Ottawa Citizen

Banks expected to report healthy earnings

Robust loan volumes driving higher profits

- JOHN GREENWOOD

TORONTO Mortgage lending is once again in the spotlight as Canada’s banks head into third-quarter earnings season, with analysts calling for robust loan volumes, driving higher profits across most of the sector.

The much-hyped story anticipati­ng deteriorat­ing conditions in the housing market leading to dramatic price declines and losses at the banks has not materializ­ed, at least not yet.

Analysts are calling for a modest slowdown in mortgage revenue growth, slipping to around five per cent from near double-digit levels in 2011.

Another much-watched theme is the banks’ insurance business, especially following recent floods in Alberta as a result of which TorontoDom­inion Bank pre-released charges it expects to take relating to its exposure to losses there.

Often a wild card, the banks’ capital markets operations are expected to deliver mostly lacklustre results due to a slow summer, even softer this year than in the past.

“Overall, we anticipate solid revenue advances averaging just under eight per cent compared to prior year levels,” said Stonecap Securities’ Brad Smith in a recent note to clients. Smith is calling for earnings growth across the sector of about six per cent compared to the average of analysts’ consensus of about three per cent.
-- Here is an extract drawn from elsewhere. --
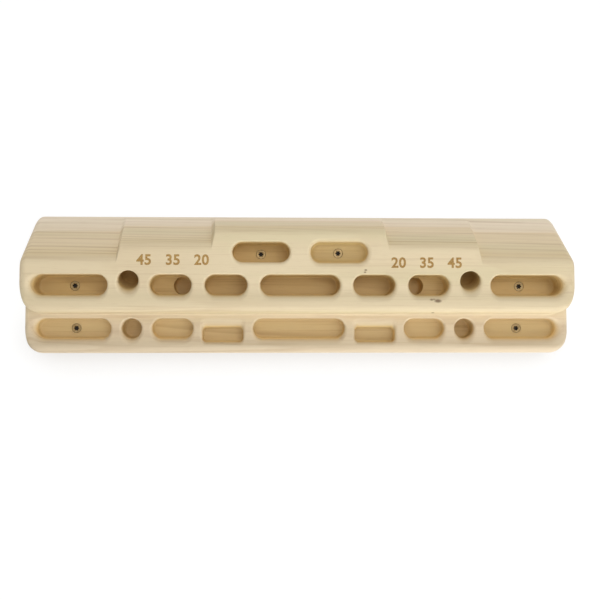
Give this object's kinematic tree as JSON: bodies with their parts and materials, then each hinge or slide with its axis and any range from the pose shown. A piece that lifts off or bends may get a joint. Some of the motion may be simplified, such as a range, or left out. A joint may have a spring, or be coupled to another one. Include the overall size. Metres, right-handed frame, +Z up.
{
  "type": "hangboard",
  "caption": "Wooden training board with stepped slopers and rows of finger pockets, screwed flat to a wall.",
  "frame": {"origin": "centre of the board's flat back, on the wall's surface", "axes": "+X along the board to the right as seen from the front, +Y into the wall, +Z up; the front faces -Y"},
  "size_m": [0.58, 0.088, 0.15],
  "materials": {
    "pale_wood": "fine sanded, unvarnished hardwood",
    "yellow_zinc": "yellow passivated zinc plating"
  },
  "bodies": {
    "root": {"board": "pale_wood", "screw_upper_left": "yellow_zinc", "screw_upper_right": "yellow_zinc", "screw_centre_left": "yellow_zinc", "screw_centre_right": "yellow_zinc", "screw_lower_left": "yellow_zinc", "screw_lower_right": "yellow_zinc"}
  },
  "joints": []
}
Most of the earnings gains will come from solid trading revenues along with merger and acquisitio­n fees, he said.

Lenders have been enjoying steady profits from mortgage lending thanks to a bull housing market going back more than a decade in most major cities.

While retail lending is far from their only earnings driver, it is consistent­ly the biggest.

It also provided protection in the financial crisis and the recession that followed.